Under normal circumstances, however, these envelopes are available at the local election board for review as public information. Before the Board of Election’s action, 162 of the absentee ballot envelopes were photocopied. Popular Information obtained the images of these envelopes through a source.

Gerry Cohen, the former special counsel for the North Carolina general assembly and an expert in the state’s election law, told Popular Information the envelopes “fit in with a pattern of fraud.”

Typically, there would be a wide variety of witnesses for absentee ballots. A random assortment of voters would chose to vote by mail-in absentee and then have family, friends or co-workers would serve as witnesses. The ballots obtained by Popular Information, however, show that a small group of people served as witnesses for these Bladen County ballots. Some of the witnesses signed more than 40 absentee envelopes.

Several of the witnesses are related to Leslie McCrae Dowless, the man at the center of the controversy who has previously been convicted of felony fraud.

In all, a group of just eight witnesses appear on over 130 of the 162 absentee ballot envelopes obtained by Popular Information.

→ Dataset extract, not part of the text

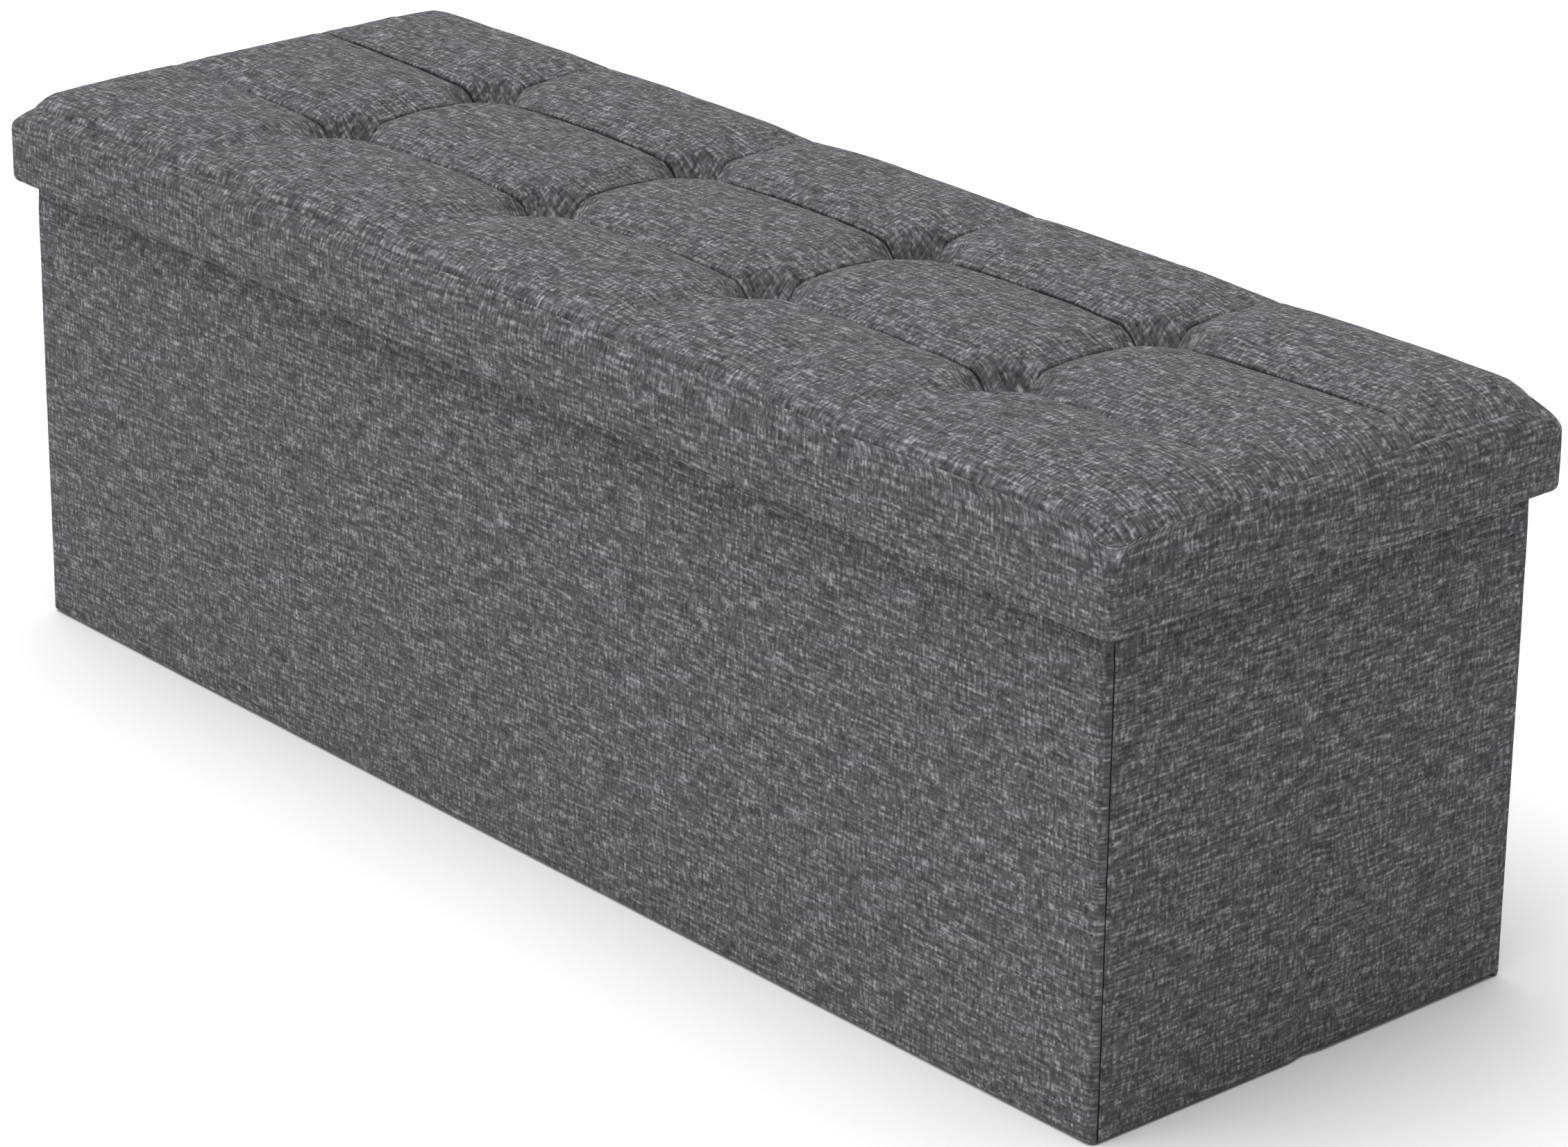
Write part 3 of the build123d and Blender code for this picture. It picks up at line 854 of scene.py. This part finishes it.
def end_wall(side, seed):
    """One cloth over both halves of an end, pinched in at the middle fold and tied to neither half.
    """
    name = "right" if side > 0 else "left"
    half = FOLD_STEPS + [v for v in edge_lines(0, END_HALF, 9 * MM) if v > 8 * MM]
    half += [END_HALF + TUCK, END_HALF + 2 * TUCK]
    s = np.array([-v for v in reversed(half)] + half)
    z = edge_lines(0, WALL_TOP, 9 * MM, radius=HEAD_ROUND)
    gs, gz = np.meshgrid(s, z, indexing="ij")
    to_edge, in_z = END_HALF - np.abs(gs), np.minimum(gz, WALL_TOP - gz)
    in_s, tuck = np.maximum(to_edge, 0), np.maximum(-to_edge, 0) / TUCK
    drop = np.hypot(rounded(in_s, 1.1 * MM), edge_drop(gz))
    swell = padded_face(gs, gz, END_HALF, END_BULGE, seed)
    swell = swell * smoothstep(0, 14 * MM, np.abs(gs)) - 0.25 * MM * near(gs, 1.5 * MM)
    pucker = puckers(gs, gz, END_HALF, seed) + puckers(gs, gz, -END_HALF, seed + 2)
    outer = THICKNESS + 0.5 * MM + swell + pucker * (in_s > 0) - drop
    under = THICKNESS - 0.45 * MM * tuck + 1.1 * MM * loose(gz) - edge_drop(gz)
    outer = np.where(tuck > 0, under, outer)
    back = np.hypot(rounded(in_s, 1.2 * MM), rounded(in_z, BACK_ROUND))
    inner = np.minimum(BACK_FACE + back + 1.6 * MM * tuck, outer - LEAST_CLOTH)
    inner = np.where(np.abs(gs) < 0.3 * MM, THICKNESS - 0.8 * MM, inner)
    bulge = LIP * smoothstep(END_HALF - 16 * MM, END_HALF, np.abs(gs))
    bulge = np.where(tuck > 0, LIP - (LIP - 1.2 * MM) * tuck / 2 - TUCK * tuck, bulge) * np.sign(gs)
    limit = END_HALF + 1.2 * MM
    rear = gs if side > 0 else -gs
    lift = REAR_LIFT * smoothstep(-4 * MM, 6 * MM, rear) * (1 - smoothstep(0, 60 * MM, gz))
    flat_place = turned((side * INNER_X, 0), (0, side), (side, 0))

    def place(along, out, height):
        if out is outer:
            return flat_place(along + bulge, out, height + lift)
        return flat_place(np.clip(along, -limit, limit), out, height + lift)

    piece = wall_panel(s, z, outer, inner, place).piece(f"{name}_end_upholstery")
    dress(piece, None, LINEN, "linen_look_cover",
          f"{name}_rear_half_cover", f"{name}_front_half_cover")
    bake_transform(piece)


# ============================== linings ========================================================
def lining_sheet(name, body, node, s_half, low, high, place, seed, ripple):
    """A thin cloth slab on an inner face: out is measured from that face into the wall."""
    s = edge_lines(-s_half, s_half, 12 * MM, radius=0.6 * MM)
    z = edge_lines(low, high, 12 * MM, radius=0.6 * MM)
    gs, gz = np.meshgrid(s, z, indexing="ij")
    edge = np.minimum(s_half - np.abs(gs), np.minimum(gz - low, high - gz))
    flat = np.stack([gs, 0 * gs, gz], -1)
    waves = ripple * (0.6 + 0.8 * soft_noise(flat, 90 * MM, seed)) * smoothstep(0, 30 * MM, edge)
    face = -0.05 * MM - waves + rounded(edge, 0.35 * MM)
    back = np.full_like(face, LINING_BACK)
    piece = wall_panel(s, z, back, face, place).piece(name)
    dress(piece, body, LINING, "inner_lining", node)


def wall_linings():
    """The inner cloths of the two long walls and of the ends' four halves."""
    low, high = LINING_FOOT, WALL_TOP - LINING_HEAD
    for seed, (name, side) in enumerate((("front_wall", -1), ("back_wall", 1))):
        place = turned((0, side * INNER_Y), (-side, 0), (0, side))
        lining_sheet(f"{name}_inner_cloth", name, f"{name}_lining", LONG_HALF - LINING_END,
                     low, high, place, 40 + seed, LONG_WAVES)
    for seed, (name, side, half) in enumerate((
            ("right_rear_half", 1, 1), ("right_front_half", 1, -1),
            ("left_rear_half", -1, 1), ("left_front_half", -1, -1))):
        middle = half * END_HALF / 2
        place = turned((side * INNER_X, middle), (0, side), (side, 0))
        lining_sheet(f"{name}_inner_cloth", name, f"{name}_lining",
                     END_HALF / 2 - LINING_INSET, low, high, place, 50 + seed, END_WAVES)


def flat_sheet(name, body, node, low, high, seed, thick, hollow, flat, held, rests_on, facing=1):
    """A level thin cloth between two corners, its outer face up (facing 1) or down (-1)."""
    xs = edge_lines(low.x, high.x, 12 * MM, radius=1 * MM)
    ys = edge_lines(low.y, high.y, 12 * MM, radius=1 * MM)
    gx, gy = np.meshgrid(xs, ys, indexing="ij")
    edge = np.minimum(np.minimum(gx - low.x, high.x - gx), np.minimum(gy - low.y, high.y - gy))
    points = np.stack([gx, gy, 0 * gx], -1)
    waves = hollow * (0.5 + soft_noise(points, 110 * MM, seed)) * smoothstep(0, 40 * MM, edge)
    base = low.z if facing > 0 else high.z
    outer = base + facing * (thick + waves - rounded(edge, 0.8 * thick))
    inner = np.full_like(outer, base)

    def place(s, n, z):
        return np.stack([s, z, n], -1)

    surface = wall_panel(xs, ys, outer, inner, place)
    if facing > 0:
        surface.turn_over()
    piece = surface.piece(name)
    dress(piece, body, LINING, "inner_lining", node)


def level_linings():
    """The bottom's cloth and the lid's underside."""
    low, high = (Vector(c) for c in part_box("bottom_lining"))
    low.z += RESTING_GAP
    flat_sheet("bottom_cloth", "bottom", "bottom_lining", low, high, 60, *BOTTOM_CLOTH,
               (high.y - low.y, high.x - low.x), "laid", ["bottom_board"])
    low, high = (Vector(c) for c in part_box("lid_underside_lining"))
    flat_sheet("lid_underside_cloth", "lid", "lid_underside_lining", low + UNDERSIDE_INSET,
               high - UNDERSIDE_INSET, 61, *UNDERSIDE_CLOTH, (high.y - low.y, high.x - low.x),
               "stretched", ["lid_board"], facing=-1)


def pull_tab():
    """A flat thin ribbon on the bottom, in the place of the CAD pull tab."""
    low, high = (Vector(c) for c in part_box("bottom_pull_tab"))
    half, length = (high.x - low.x) / 2, high.y - low.y
    across = np.linspace(-half, half, 9)
    t = np.linspace(0, 1, 41)
    gx, gt = np.meshgrid(across, t, indexing="ij")
    wave = TAB_WAVE * np.sin(9 * gt + 40 * gx / half)
    y = low.y + gt * length
    lower = low.z + RESTING_GAP + wave * smoothstep(0, 0.3, gt) * (1 - smoothstep(0.7, 1, gt))
    edge = rounded(half - np.abs(gx), 0.6 * MM) * 0.6

    def place(s, n, z):
        return np.stack([s, z, n], -1)

    upper = lower + TAB_THICKNESS - edge
    surface = wall_panel(across, y[0], upper, lower + edge * 0.3, place)
    surface.turn_over()
    piece = surface.piece("pull_tab_ribbon")
    dress(piece, "bottom", RIBBON, "ribbon", "bottom_pull_tab")


def finish_cad_nodes():
    """Gives each CAD node the material of the first word below that its name holds."""
    finishes = {"board": FIBREBOARD, "rim": FIBREBOARD, "lining": LINING, "pull_tab": RIBBON,
                "twines": TWINE, "washers": PLASTIC, "": LINEN}
    for node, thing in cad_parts.items():
        word = next(word for word in finishes if word in node)
        thing.data.materials.clear()
        thing.data.materials.append(finishes[word])


seat_cushion()
side_band()
long_wall(-1, 10)
long_wall(1, 20)
end_wall(1, 30)
end_wall(-1, 35)
wall_linings()
level_linings()
pull_tab()
finish_cad_nodes()


# ============================== stage, light, camera ===========================================
FLOOR_HALF = 12.0
FLOOR_Z = -0.5 * MM
SKY_LOW, SKY_HIGH = 0.065, 0.885      # the sky is brightest at the front left
SKY_BRIGHT = (-0.75, -0.66, 0.0)
KEY_ELEVATION = 82.0
KEY_AZIMUTH = 40.0           # towards -X from straight ahead of the front
KEY_STRENGTH = 2.5
KEY_SOFTNESS = 60.0


def stage():
    """A wide pale floor and a plain sky that is brighter to the front left."""
    signs = ((-1, -1), (1, -1), (1, 1), (-1, 1))
    corners = [(x * FLOOR_HALF, y * FLOOR_HALF, FLOOR_Z) for x, y in signs]
    floor = mesh_piece("floor", corners, [(0, 1, 2, 3)])
    n = Nodes("pale floor", roughness=0.9)
    here = n.add("ShaderNodeTexCoord").outputs["Object"]
    tones = [(0.3, (0.9, 0.9, 0.9)), (0.7, (0.93, 0.93, 0.93))]
    n.link(n.ramp(n.noise(here, 2.0, 2.0), tones), "Base Color")
    floor.data.materials.append(n.material)
    world = bpy.data.worlds.new("studio")
    bpy.context.scene.world = world
    world.use_nodes = True
    tree = world.node_tree
    towards = tree.nodes.new("ShaderNodeTexCoord")
    bright = tree.nodes.new("ShaderNodeVectorMath")
    bright.operation = "DOT_PRODUCT"
    bright.inputs[1].default_value = SKY_BRIGHT
    strength = tree.nodes.new("ShaderNodeMapRange")
    strength.inputs["From Min"].default_value = -1.0
    strength.inputs["To Min"].default_value = SKY_LOW
    strength.inputs["To Max"].default_value = SKY_HIGH
    background = tree.nodes["Background"]
    background.inputs["Color"].default_value = (1.0, 1.0, 1.0, 1)
    tree.links.new(towards.outputs["Generated"], bright.inputs[0])
    tree.links.new(bright.outputs["Value"], strength.inputs["Value"])
    tree.links.new(strength.outputs["Result"], background.inputs["Strength"])


def soft_key():
    """One very large, soft light from the upper front left."""
    light = bpy.data.lights.new("key", "SUN")
    light.energy = KEY_STRENGTH
    light.angle = math.radians(KEY_SOFTNESS)
    thing = bpy.data.objects.new("key", light)
    a, e = math.radians(KEY_AZIMUTH), math.radians(KEY_ELEVATION)
    towards = Vector((-math.sin(a) * math.cos(e), -math.cos(a) * math.cos(e), math.sin(e)))
    thing.rotation_euler = (-towards).to_track_quat("-Z", "Y").to_euler()
    bpy.context.scene.collection.objects.link(thing)


def camera():
    """The camera at the named place and angles, rolled a little about its own axis."""
    data = bpy.data.cameras.new("camera")
    data.sensor_width = SENSOR_WIDTH
    data.lens = CAMERA_LENS
    data.clip_start, data.clip_end = 0.1, 50
    thing = bpy.data.objects.new("camera", data)
    a, e = math.radians(CAMERA_AZIMUTH), math.radians(CAMERA_ELEVATION)
    back = Vector((math.sin(a) * math.cos(e), -math.cos(a) * math.cos(e), math.sin(e)))
    right = (-back).cross(Vector((0, 0, 1))).normalized()
    up = right.cross(-back)
    turn = math.radians(CAMERA_ROLL)
    rolled_right = right * math.cos(turn) + up * math.sin(turn)
    rolled_up = up * math.cos(turn) - right * math.sin(turn)
    thing.matrix_world = Matrix((
        (rolled_right.x, rolled_up.x, back.x, CAMERA_PLACE[0]),
        (rolled_right.y, rolled_up.y, back.y, CAMERA_PLACE[1]),
        (rolled_right.z, rolled_up.z, back.z, CAMERA_PLACE[2]),
        (0, 0, 0, 1),
    ))
    bpy.context.scene.collection.objects.link(thing)
    bpy.context.scene.camera = thing


stage()
soft_key()
camera()
bpy.context.scene.view_settings.view_transform = "Standard"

UPDATE: Rep. Steny H. Hoyer (D-Md.), the incoming House majority leader said Democrats might refuse to seat a North Carolina Republican next year unless and until “substantial” questions about the integrity of his election are resolved. Democrats could refuse to seat North Carolina Republican, Hoyer says.

Hoyer’s comments, and the increasing criticism from other national Democrats, represent a new threat to Harris’s candidacy — suggesting that even if his apparent narrow victory is ultimately certified by the state, Harris could be subject to a months-long process in the House to determine whether he is ultimately sworn in.

UPDATE: The Charlotte Observer‘s editorial board has called for a new election in North Carolina’s 9th congressional district.